Anyway, we arranged to meet early one Friday morning – a rarity for me, given my usual flexi-Friday habit – and I found my interviewee preparing to share with friends and family the different juices Africa House will be doing. ‘Would you like some freshly-squeezed pineapple juice?’ I watched as she pushed a pineapple through the cafe’s new juicer, followed by a kiwi or two in another glass and finally some fresh ginger in another. ‘This is part of the testing…I think this one needs some sugar’, she told me after I had taken a sizeable glug of the green liquid. I also tried the baobab, which was a first and very interesting. We settled down to talk.
‘I was born in Yamonde, Cameroon. I only had one sister, but many cousins. I don’t have that many memories from there, mainly flashbacks. One of my aunts was very rich and lived in a chateau, but couldn’t have children, so one of my main flashbacks is running around ‘château de la tante’ playing with my cousins.
‘Then I moved to France when I was nine, which was a big change. I had ten cousins back in Cameroon, all older boys, who used to protect me like they were my brothers, but when I moved to France everything changed. I moved there with just my Mum and my sister and I had lots of pressure from my Mum to look after my sister, but I also had to fend for myself. There were lots of differences culturally too. People seemed sad to me. In Africa, when you go into the market, you have people shouting everywhere and lots of vibrant colours and colourful fruit – it is very lively. In France, you go to the supermarche, and nobody really talks to each other, except for the person at the checkout who would say, ‘Hello, how you doing, thank you, bye.’
‘Also, the kids at school were stupid. I had to make new friends right at the end of the school year – I was the only black girl at school and they would make stupid jokes.’ I caught a flash of a grin as she balled her hand into a fist. ‘Fortunately, I grew up with my cousins who were boys, so I was used to fending for myself. Secondary school was different. I had some of the best years of my life here. My sports teacher in particular was someone I found to be very inspiring.’
I was then given the tale of first getting into athletics. ‘At my first parents evening, my Mum told the athletics teacher, ‘I don’t want Monique hanging around with all the stupid and naughty boys and girls, I want her to do more sports.’ So my life became, school, sports, home, eat, sleep. But it changed my life. I was running so much, I was very strong and fit and made some good friends – I got into the 400-metre hurdles.’

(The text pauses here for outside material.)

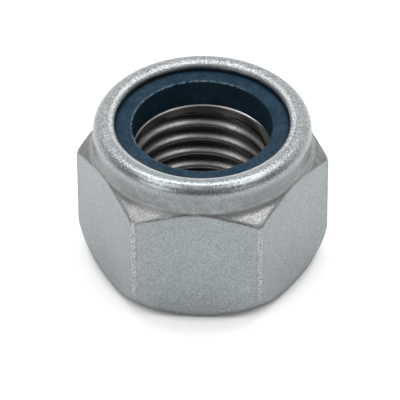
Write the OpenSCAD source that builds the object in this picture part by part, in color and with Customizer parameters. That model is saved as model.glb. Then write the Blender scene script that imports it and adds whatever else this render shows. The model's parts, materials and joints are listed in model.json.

Monique’s story took her to an apprenticeship with the firefighter volunteers, where, on top of her studies and athletics training, in her spare time she worked tirelessly from the age of 14 through high school, college and university, alongside other firefighters, to do…well…what firefighters do.
‘I can’t tell you exactly what we did, because it is confidential, but I do remember the first time I saw a dead body. As a firefighter you see a lot of deaths, but the first was quite alarming. We support each other to focus on the job and distance ourselves from it, but the two scenarios I found devastating were when it concerned kids or drunk people. A lot of the time it would be someone drink driving, who had crashed a car and killed someone. Training was very difficult too. You would know it was a good session of training if you vomited at the end of it. When I joined I was very fit, but I had to train to become strong too, because of all the heavy equipment you have to carry around like oxygen tanks.’
After Monique’s degree, which was in foreign languages and business management and which she brushed over as an almost incidental part of her life, she spent six months working in imports and exports for a supermarket before moving over to Brighton.
‘The job had a great salary and I had some good friends, but I began to feel like my life was going in quite a linear direction. I’m not like that. I need another adventure. So, I came to Brighton to au pair for a family. They are great and I have so much in common with the mother, but I didn’t want to spend the whole year just as an au pair. So she introduced me to Will. And we started to work on this coffee shop project. My original intention was to work on my English and then go back to France, but now I need to write a letter to the fire service in France to say I will be extending my time here.’
Laye is convinced that Monique will have fallen in love with Brighton once the year is up and have no choice but to stay on like the rest of us Brighton casualties. This blog comes with huge thanks to Monique for sharing her story with me and want to give a huge welcome to her from everyone at Wild Philanthropy, Journeys by Design and Africa House Cafe!
And finally, if you’re ever in Brighton, please do drop by for a drink. I can assure you the coffee is excellent and the various hibiscus, ginger and baobab juices are on point. I hope you’ll enjoy the service, atmosphere and company. If you’re like me, perhaps you’ll abandon your desk daily for it.